Grand Total: 4 + 8 + 8 => 20 platform pointers...for something that took only 4 before! So [1 1] is 5x as big as 1, and on a 64-bit platform we're talking 160 bytes. For a refinement like [_ refine] that's not even counting the storage for the UTF-8 name of the refinement and overhead for that...this is how much it costs just to point to it!

I'm neglecting all the overhead that dynamic allocation systems have to keep for their internal bookkeeping. Plus, remember that locality...spreading this data out is about more than just how many bytes you use, it's where the bytes are.

Major Realization: PATH!s and TUPLE!s Should Be Immutable

Once I realized paths and tuples could be immutable, it began to make sense that they could avoid the problem of being like arrays.
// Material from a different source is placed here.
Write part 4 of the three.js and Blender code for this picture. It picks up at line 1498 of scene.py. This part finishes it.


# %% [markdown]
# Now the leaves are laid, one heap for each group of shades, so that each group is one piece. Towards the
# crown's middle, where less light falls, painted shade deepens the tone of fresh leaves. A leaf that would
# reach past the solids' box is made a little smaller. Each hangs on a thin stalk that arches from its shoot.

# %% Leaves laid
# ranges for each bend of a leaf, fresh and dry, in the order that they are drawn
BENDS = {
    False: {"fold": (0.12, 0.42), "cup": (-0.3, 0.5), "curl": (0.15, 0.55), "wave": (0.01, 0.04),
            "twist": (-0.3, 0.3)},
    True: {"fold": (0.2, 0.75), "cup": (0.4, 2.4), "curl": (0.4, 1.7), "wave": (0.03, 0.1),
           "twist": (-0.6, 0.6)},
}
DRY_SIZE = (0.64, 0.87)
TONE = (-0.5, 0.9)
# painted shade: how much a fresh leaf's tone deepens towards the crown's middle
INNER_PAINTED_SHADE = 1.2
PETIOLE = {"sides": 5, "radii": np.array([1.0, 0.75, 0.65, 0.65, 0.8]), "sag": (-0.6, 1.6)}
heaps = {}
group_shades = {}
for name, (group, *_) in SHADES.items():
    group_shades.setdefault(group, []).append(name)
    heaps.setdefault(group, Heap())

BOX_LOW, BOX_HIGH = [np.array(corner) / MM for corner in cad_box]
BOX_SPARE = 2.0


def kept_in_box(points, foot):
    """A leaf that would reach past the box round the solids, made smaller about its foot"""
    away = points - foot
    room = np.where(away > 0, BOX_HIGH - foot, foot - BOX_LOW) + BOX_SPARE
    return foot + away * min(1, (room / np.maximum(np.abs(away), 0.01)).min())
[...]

I called them "sequences", and dropped the assumption that every sequence had an array backing it. Instead, some would...and some would not.

So you wouldn't ask for a pointer to the head cell of a sequence directly. Instead, you would ask for the Nth element of a sequence...and maybe you would get a pointer to a cell that was part of an array. Or you could get a pointer back to a temporary cell you passed in where the item would be written.
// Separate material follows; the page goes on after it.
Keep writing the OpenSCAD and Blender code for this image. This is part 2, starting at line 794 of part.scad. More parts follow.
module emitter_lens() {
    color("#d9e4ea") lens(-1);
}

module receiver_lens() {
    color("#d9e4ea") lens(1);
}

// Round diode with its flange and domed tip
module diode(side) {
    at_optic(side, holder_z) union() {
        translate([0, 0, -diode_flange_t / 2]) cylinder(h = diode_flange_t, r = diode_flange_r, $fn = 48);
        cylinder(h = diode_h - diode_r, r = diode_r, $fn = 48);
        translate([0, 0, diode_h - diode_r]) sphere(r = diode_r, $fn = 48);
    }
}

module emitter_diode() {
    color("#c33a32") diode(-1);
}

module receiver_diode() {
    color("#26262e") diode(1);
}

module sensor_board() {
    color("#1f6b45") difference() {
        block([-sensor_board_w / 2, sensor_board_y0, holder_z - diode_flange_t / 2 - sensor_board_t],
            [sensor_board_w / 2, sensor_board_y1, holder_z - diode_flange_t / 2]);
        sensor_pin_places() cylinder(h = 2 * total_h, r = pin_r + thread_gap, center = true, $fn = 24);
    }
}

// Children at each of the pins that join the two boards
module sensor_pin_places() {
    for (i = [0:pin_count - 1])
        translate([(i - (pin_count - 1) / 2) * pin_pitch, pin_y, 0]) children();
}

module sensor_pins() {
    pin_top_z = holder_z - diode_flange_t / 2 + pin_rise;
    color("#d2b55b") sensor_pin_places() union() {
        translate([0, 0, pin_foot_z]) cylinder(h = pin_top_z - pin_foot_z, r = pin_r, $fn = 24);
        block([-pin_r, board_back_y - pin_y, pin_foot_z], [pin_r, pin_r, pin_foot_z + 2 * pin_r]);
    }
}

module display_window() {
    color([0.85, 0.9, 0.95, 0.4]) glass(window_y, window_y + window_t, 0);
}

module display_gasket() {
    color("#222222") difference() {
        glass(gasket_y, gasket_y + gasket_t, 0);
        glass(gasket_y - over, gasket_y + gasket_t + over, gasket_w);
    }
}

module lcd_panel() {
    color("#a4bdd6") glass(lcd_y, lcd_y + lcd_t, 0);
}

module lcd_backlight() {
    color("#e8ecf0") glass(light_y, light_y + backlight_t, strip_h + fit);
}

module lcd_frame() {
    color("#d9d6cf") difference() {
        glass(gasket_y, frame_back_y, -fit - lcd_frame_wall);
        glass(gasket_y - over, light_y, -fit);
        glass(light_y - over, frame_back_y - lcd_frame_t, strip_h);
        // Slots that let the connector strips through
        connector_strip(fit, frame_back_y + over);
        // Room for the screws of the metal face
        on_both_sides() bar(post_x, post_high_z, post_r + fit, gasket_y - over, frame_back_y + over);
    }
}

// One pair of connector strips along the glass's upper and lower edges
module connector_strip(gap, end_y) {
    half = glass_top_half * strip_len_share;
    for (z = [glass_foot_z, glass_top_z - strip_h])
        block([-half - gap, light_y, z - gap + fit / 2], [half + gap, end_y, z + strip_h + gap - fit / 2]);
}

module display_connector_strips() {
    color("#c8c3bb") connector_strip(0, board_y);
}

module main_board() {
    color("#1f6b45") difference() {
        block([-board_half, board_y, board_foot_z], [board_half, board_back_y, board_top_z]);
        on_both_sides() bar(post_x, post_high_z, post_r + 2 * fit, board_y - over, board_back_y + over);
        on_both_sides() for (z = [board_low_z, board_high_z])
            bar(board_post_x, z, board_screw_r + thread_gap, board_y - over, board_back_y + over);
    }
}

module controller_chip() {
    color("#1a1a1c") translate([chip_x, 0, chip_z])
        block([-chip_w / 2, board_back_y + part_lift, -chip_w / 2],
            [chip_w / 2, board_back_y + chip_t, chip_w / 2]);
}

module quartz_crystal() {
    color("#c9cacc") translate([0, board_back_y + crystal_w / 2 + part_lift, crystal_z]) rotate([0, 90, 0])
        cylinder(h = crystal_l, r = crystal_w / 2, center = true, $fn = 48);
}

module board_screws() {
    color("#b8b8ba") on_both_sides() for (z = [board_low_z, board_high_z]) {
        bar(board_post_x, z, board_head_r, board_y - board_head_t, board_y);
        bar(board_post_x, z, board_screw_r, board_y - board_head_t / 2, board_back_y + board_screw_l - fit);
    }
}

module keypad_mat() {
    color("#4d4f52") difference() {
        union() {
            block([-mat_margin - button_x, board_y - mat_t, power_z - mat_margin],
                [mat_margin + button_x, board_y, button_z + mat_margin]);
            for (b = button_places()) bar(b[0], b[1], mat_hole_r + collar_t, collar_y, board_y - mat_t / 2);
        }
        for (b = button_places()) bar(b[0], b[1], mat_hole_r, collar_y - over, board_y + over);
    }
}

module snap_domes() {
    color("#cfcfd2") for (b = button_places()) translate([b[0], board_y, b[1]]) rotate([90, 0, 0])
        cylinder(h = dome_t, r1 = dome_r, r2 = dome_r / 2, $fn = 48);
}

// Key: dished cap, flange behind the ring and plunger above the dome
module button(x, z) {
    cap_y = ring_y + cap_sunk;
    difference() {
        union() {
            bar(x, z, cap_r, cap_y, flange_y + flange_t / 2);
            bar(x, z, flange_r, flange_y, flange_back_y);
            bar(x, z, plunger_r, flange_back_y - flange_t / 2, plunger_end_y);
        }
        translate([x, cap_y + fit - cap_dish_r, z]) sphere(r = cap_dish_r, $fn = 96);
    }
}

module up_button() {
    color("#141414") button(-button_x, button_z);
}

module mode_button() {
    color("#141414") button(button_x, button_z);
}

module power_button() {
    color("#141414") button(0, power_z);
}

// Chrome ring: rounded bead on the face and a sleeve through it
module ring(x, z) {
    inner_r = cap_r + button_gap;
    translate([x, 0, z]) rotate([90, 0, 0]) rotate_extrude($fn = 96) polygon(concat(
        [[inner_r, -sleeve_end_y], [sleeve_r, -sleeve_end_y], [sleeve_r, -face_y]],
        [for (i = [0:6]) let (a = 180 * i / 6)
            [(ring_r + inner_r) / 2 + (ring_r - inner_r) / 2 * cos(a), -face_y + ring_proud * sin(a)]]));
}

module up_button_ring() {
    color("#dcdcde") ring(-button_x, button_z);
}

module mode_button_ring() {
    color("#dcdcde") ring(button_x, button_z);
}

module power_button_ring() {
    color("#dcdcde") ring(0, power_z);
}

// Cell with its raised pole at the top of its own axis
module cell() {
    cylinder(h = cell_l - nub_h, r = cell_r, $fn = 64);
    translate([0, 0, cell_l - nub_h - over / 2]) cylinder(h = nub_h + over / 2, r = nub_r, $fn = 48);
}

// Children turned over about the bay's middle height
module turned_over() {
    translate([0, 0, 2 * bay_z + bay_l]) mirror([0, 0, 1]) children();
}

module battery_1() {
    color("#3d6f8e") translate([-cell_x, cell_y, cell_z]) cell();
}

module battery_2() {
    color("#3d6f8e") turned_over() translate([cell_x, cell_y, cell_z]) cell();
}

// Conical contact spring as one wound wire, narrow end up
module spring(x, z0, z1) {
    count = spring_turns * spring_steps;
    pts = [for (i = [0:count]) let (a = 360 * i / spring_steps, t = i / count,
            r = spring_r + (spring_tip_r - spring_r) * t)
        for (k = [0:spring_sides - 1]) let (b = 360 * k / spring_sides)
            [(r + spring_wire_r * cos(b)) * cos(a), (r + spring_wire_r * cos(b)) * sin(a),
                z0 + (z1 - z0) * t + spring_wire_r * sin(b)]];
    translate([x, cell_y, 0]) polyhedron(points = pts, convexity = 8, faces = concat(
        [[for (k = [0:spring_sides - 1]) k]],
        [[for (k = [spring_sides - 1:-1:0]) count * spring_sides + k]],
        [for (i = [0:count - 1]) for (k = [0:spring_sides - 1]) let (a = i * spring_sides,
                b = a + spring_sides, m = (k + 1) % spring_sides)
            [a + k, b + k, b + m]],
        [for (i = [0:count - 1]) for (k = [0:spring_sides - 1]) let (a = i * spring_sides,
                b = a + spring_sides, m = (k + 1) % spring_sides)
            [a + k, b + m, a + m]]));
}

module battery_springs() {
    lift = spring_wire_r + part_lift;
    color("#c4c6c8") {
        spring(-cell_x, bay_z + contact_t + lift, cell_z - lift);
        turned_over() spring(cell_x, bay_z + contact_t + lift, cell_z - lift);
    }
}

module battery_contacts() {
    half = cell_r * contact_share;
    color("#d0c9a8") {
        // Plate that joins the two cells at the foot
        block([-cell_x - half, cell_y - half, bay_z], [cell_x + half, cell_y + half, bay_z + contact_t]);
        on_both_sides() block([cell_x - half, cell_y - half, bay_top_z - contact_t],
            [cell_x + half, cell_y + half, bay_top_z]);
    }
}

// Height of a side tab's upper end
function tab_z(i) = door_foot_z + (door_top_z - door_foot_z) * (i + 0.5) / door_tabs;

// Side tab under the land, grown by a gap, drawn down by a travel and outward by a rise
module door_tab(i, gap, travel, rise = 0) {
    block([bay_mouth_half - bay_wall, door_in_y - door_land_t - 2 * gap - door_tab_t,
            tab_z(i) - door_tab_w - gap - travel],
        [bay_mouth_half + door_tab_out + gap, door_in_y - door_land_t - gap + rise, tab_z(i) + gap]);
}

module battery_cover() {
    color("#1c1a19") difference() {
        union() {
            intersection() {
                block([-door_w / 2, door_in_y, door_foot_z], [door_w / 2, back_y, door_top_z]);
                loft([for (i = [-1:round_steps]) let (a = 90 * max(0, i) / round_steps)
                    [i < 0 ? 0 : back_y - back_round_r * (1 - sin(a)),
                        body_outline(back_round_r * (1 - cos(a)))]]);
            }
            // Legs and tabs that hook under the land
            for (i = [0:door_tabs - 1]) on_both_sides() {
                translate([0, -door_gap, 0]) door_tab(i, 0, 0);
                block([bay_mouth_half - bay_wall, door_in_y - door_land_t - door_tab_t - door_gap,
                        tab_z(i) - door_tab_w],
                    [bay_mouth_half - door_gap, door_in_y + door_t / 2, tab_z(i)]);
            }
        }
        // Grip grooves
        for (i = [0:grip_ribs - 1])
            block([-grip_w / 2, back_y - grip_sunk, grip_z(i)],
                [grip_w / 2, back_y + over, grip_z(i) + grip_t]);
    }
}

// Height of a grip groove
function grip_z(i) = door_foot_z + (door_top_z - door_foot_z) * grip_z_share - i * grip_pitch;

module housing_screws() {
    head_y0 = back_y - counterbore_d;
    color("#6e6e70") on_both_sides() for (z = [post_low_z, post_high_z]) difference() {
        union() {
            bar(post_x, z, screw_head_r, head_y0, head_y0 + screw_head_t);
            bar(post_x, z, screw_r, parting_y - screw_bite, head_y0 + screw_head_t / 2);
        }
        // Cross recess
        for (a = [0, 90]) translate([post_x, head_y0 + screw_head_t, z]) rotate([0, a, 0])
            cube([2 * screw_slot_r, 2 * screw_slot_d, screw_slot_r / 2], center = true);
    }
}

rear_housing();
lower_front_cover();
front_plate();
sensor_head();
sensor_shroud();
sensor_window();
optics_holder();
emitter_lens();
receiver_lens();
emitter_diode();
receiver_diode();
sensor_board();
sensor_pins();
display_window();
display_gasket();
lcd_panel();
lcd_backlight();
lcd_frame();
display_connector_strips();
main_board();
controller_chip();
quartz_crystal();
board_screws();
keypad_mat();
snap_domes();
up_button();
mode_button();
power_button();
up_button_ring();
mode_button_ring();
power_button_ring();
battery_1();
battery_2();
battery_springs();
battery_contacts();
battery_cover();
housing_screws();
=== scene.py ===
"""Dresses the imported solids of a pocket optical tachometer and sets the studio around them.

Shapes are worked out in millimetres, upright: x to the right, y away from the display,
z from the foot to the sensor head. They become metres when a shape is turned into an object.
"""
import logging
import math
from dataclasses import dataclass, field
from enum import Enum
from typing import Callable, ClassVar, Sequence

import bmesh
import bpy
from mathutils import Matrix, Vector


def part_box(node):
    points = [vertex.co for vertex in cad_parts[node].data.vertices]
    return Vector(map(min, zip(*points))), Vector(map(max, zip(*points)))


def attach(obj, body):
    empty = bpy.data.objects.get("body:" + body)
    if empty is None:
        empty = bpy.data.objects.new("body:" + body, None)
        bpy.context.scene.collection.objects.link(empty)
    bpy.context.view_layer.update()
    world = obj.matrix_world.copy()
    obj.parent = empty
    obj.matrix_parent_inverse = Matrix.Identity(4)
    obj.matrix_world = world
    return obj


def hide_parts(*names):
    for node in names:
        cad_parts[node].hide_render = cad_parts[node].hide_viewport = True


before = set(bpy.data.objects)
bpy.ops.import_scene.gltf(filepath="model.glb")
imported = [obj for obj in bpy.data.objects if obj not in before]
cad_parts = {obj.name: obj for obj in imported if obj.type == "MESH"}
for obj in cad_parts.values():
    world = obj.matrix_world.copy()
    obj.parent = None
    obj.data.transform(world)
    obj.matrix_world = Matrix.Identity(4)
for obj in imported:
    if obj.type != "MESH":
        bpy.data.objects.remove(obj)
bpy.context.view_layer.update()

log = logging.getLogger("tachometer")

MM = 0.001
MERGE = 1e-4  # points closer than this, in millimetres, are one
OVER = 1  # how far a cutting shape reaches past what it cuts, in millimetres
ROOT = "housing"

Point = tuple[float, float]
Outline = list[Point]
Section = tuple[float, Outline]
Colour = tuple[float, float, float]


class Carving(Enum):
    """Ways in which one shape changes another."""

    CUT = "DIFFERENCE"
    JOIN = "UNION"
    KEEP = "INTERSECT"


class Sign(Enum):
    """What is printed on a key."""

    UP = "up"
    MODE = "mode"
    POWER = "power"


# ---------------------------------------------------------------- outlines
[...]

Then, something like a refinement-type PATH! would not point at an array stub, but to a word spelling stub. It's possible to tell the difference because in Ren-C all Stubs have "flavor bytes" (which are a parallel to the heart byte in a Cell that tells you if it's a BLOCK! or WORD! etc.)

Since 1-element paths are illegal, we can assume that if a path points to a word spelling it must represent either /a or a/. The distinction is encoded with a single bit in the cell.

It's All Been Working Great

Immutable PATH! and TUPLE! are clearly good, and they permit this optimization.

This has tied down some of the more egregious ambiguities in PATH!, making it a solid and reliable part for dialecting--something it has certainly not been in the past. If we can kill off things like a/:b: in favor of a/(b): and pay no more for it, we very well may should.

hostilefork · November 22, 2023, 8:40am

Almost 5 years ago (!) I optimized PATH! and TUPLE! that looked like /foo (or foo/, or .foo, or foo.) to cost no more than the R3-Alpha REFINEMENT!... at 4 platform pointers.

Without the optimization, the 2-element paths cost 20 platform pointers:

The optimization is great, but you can't apply that trick to foo.bar or foo/bar (or foo/[bar] etc.) Without the blank, you need two cells.

So I had an idea: to reuse the mechanic behind PAIR! that manages to store two cells and skips the array node. So it's 4 + 8 = 12 platform pointers, instead of 20 for these cases.

It was very close to being implemented, and while going over the code I realized that all the disclaimers about it not being implemented were taking up more space and concern than just going ahead and writing it. All the hard work was done--and powering the relatively-few PAIR! that I ever use.

How Much Does It Save?

I don't know how typical the boot code is, but if you boot the system there are 1,648 of these 2-element PATH!s/TUPLE!s being created in memory.

So on a plain boot of a system, it's saving 1,648 * 8 = 13184 platform pointers. On a 64-bit system that's 105,472 bytes (half that on 32-bit)

It's not a "ton" (though 105K here, 105K there, eventually you're talking megabytes). But it could provide another benefit in the form of locality. It means that when something like block.1 is being processed, it can use the node in the TUPLE! directly, instead of needing to follow it to a dynamic allocation.

In practice, it seems the code as written right now is more or less breaking even. So running the code for detecting the new form basically equals hopping through to the array. Hence it's really just the memory benefit for now...though I imagine with some tuning that could change.

Anyway, 105K memory savings at runtime seems like the kind of thing that's worth it, so... it's in now.